You say that with a degree of certainty that deserves to be challenged.

You can travel through large swaths of the EU without showing your passport
even once. This week I was in France, Italy, Switzerland, Austria, and Germany
all by car, all without needing my passport (except hotels, but they do _that_
everywhere in the world).

Although it has gotten stricter in the last few years, flights from Germany to
Norway, Sweden, or Denmark could routinely be boarded without showing any ID
until recently. I live near the French border in Germany, but you wouldn't
even know when you're crossing it. In "heartland" Europe, there are often no
border stations at all. Sometimes you just notice you changed countries
because the street signs look slightly different.

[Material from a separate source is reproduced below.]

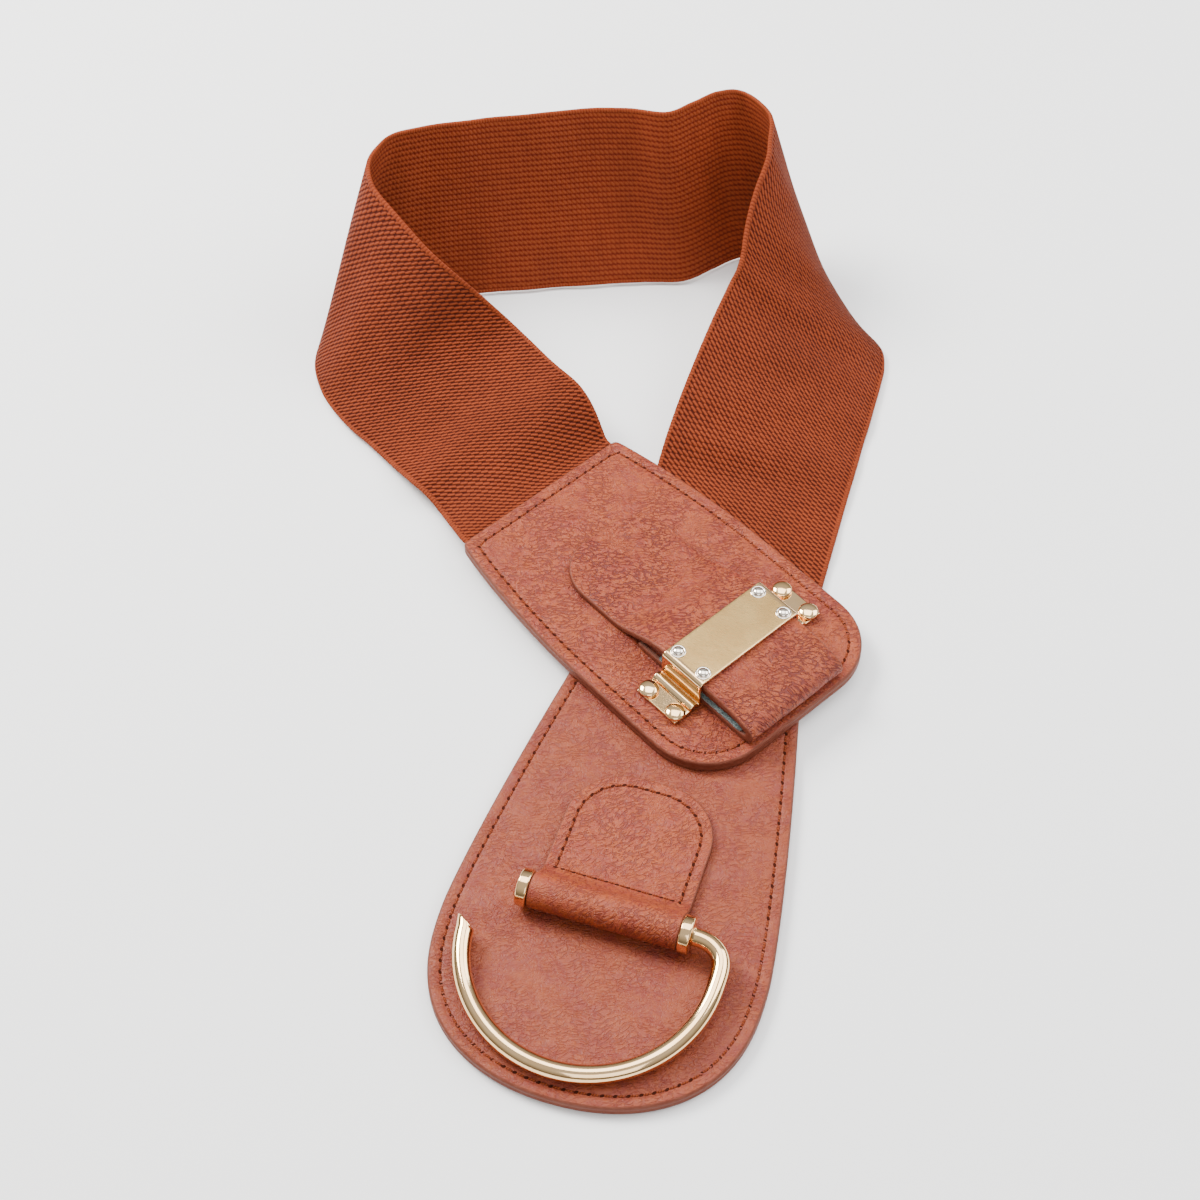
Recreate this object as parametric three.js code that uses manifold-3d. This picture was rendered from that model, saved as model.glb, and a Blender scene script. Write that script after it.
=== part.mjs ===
// Elastic stretch belt for the waist, lying fastened on a table.
// A woven elastic web runs from a rectangular leather end plate, round the waist loop and back
// to a tongue shaped leather end plate that lies underneath. The upper plate carries a folded
// leather strap under a metal bridge. The lower plate carries a wire hook in a leather sleeve.
// Millimetres, +Z up. The origin is under the middle of the belt, on the table.

import * as THREE from 'three';
import { mergeVertices } from 'three/addons/utils/BufferGeometryUtils.js';
import Module from 'manifold-3d';

const wasm = await Module();
wasm.setup();

// Gap kept between pieces that touch
const seatGap = 0.3;

// Elastic web
const webWidth = 57;
const webThickness = 1.4;
const loopWidth = 176;
const loopDepth = 150;
const webInsert = 12;
const pocketGap = 0.3;
const webStep = 4.5;
const webBow = 0.6;

// Paddle plate, the lower leather end
const paddleLength = 139;
const paddleWidth = 86.4;
const paddleJointWidth = 59.4;
const paddleTipLength = 45;
const paddleThickness = 3.4;
const paddleX = 27.1;
const paddleY = -21.3;
const paddleHeading = -106;
const tipFullness = 2.7;
const tipSquareness = 2.1;
const flankCurve = 1.3;

// Loop plate, the upper leather end
const plateLength = 107;
const plateWidth = 71.4;
const plateJointWidth = 59.4;
const plateFlareLength = 58;
const plateCorner = 19;
const plateThickness = 3.6;
const plateX = -17.5;
const plateY = 34.9;
const plateHeading = -48;
const edgeRound = 0.8;
const flareLeave = 0.2;
const flareArrive = 0.6;
const flareSpread = 0.45;

// Folded strap on the loop plate
const strapWidth = 35;
const strapThickness = 2;
const tongueStart = 24.2;
const tongueFlat = 25.5;
const tongueRound = 13.5;
const noseSetback = 2.2;
const noseDrop = 1.6;
const lowerLayerLength = 42;
const liningThickness = 0.8;
const liningLength = 32;
const liningSetback = 5;
const liningInset = 0.5;
const strapRunOut = 1;

// Metal bridge over the strap
const bridgeWidth = 15;
const bridgeSheet = 1;
const bridgeRise = 9.6;
const bridgeEndGap = 27.4;
const bridgeFootLength = 9.4;
const ribRadius = 1.5;
const bridgeBend = 1;
const rivetRadius = 1.6;
const rivetRing = 2.2;
const rivetHeight = 1.1;
const rivetInset = 3.6;
const rivetPitch = 9.8;
const studRadius = 2.8;
const studHeight = 1.8;
const studInset = 2.7;
const headRim = 0.25;
const headShoulder = 1.4;

// Hook and its leather tab
const barFromJoint = 88.4;
const barAcross = -1.4;
const hookTurn = -2.3;
const barRadius = 2.6;
const sleeveLeather = 1.8;
const sleeveLength = 39.5;
const barClearance = 0.3;
const flangeThickness = 3;
const flangeRadius = 5;
const hookWire = 4.8;
const bowRadius = 32.5;
const bowCentre = 11.9;
const shoulderBend = 7;
const hookTipBevel = -35;
const hookTipTrim = 2;
const patchLength = 43;
const patchWidth = 40;
const patchCorner = 16;
const patchThickness = 1.8;
const patchRound = 0.4;
const rollWrap = 111.6;
const rollTail = 2.1;
const rollHollow = 1.15;
const rollTailLift = 1.25;
const rollSink = 0.1;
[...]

Compared to a lot of other countries, including the US, EU police are doing
almost no traffic stops or other forms of public "papers, please" checks. The
last time I was in a traffic stop was about 5 years ago, and I accrue about
50k kilometers a year.

Compare that to a random Asian country where police are sometimes lying in
wait near ambiguous signage in order to catch expensive-looking rental cars
passing through, or compare that to a rural sheriff in a southern US state who
likes to capture (and throw in jail for a few hours with great fanfare) people
passing by in out-of-state cars when they predictably go a little above the
draconian speed limit on the completely empty and straight highway. In Cairo,
you can't even drive downtown from the airport without being stopped for ID at
least twice.

Maybe I'm missing a bit of the picture because I don't like to go by train,
but overall movement in Europe seems a lot less restricted than pretty much
everywhere else I've been to.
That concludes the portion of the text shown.